What the heart says?
Stats are nothing without context.
Madrid’s sterling work in the transfer market means that when Ronaldo wasn’t able to play Isco, Marco Asensio or Lucas Vazquez were able to join Karim Benzema and Gareth Bale, if the latter was fit.
Alvaro Morata and James Rodriguez, before they were sold to Chelsea and Bayern Munich, as well Mateo Kovacic, could also come in with Madrid changing formation if needed.
Compare Madrid’s strength in depth to Barcelona’s.
Barcelona tended to replace Messi with Arda Turan, Rafinha or Paco Alcacer, three players who might struggle to get a look in at the Nou Camp going forward.
It tended to be the midfield that struggled in Messi’s absence, more than the attack which, in Luis Suarez and Neymar, was still electric.
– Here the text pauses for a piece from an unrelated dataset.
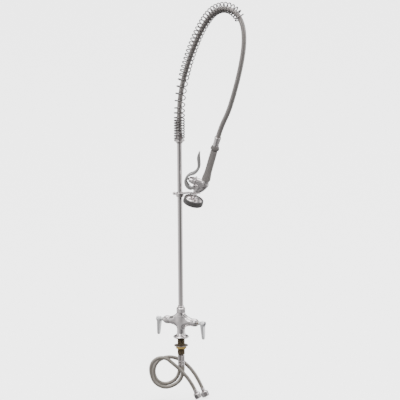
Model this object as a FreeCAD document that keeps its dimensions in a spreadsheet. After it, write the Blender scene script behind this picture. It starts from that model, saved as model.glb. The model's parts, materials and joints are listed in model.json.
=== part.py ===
import FreeCAD, Part
import math
import os
import re

import Sketcher

# A deck-mounted pre-rinse faucet: a two-handle mixing base with a threaded shank and two braided
# supply hoses, a tall swivelling riser, an overhead spring that carries the flexible hose in an
# arch, and a squeeze-lever spray valve that hangs in a fork on the riser.
#
# Millimetres, +Z up. The origin is the middle of the gasket's underside, where the faucet stands
# on the deck. Each piece is drawn in its own local frame and set in place by its Placement.

os.makedirs("parts", exist_ok=True)
doc = FreeCAD.newDocument("pre_rinse_faucet")
Vector = FreeCAD.Vector
Rotation = FreeCAD.Rotation
Placement = FreeCAD.Placement
X_AXIS = Vector(1, 0, 0)
Y_AXIS = Vector(0, 1, 0)
Z_AXIS = Vector(0, 0, 1)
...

What does the future hold?
Look away now Barcelona fans.
It was hard not to view the Super Cup as a confirmation of the shift of power in Spain, as Madrid displayed a verve and confidence on the ball that was such a hallmark of Barcelona’s great sides.
The squad depth and age of Madrid’s squad under Zinedine Zidane is quite frankly ridiculous, even when Ronaldo isn’t playing.
Barcelona are reeling from the loss of Neymar, and a long-term injury to Messi would be catastrophic given how thin their squad is at the moment.
They can’t get Ousmane Dembele and Philippe Coutinho on a plane to Barcelona quick enough.
But, with Messi involved, you simply can’t write Barcelona off.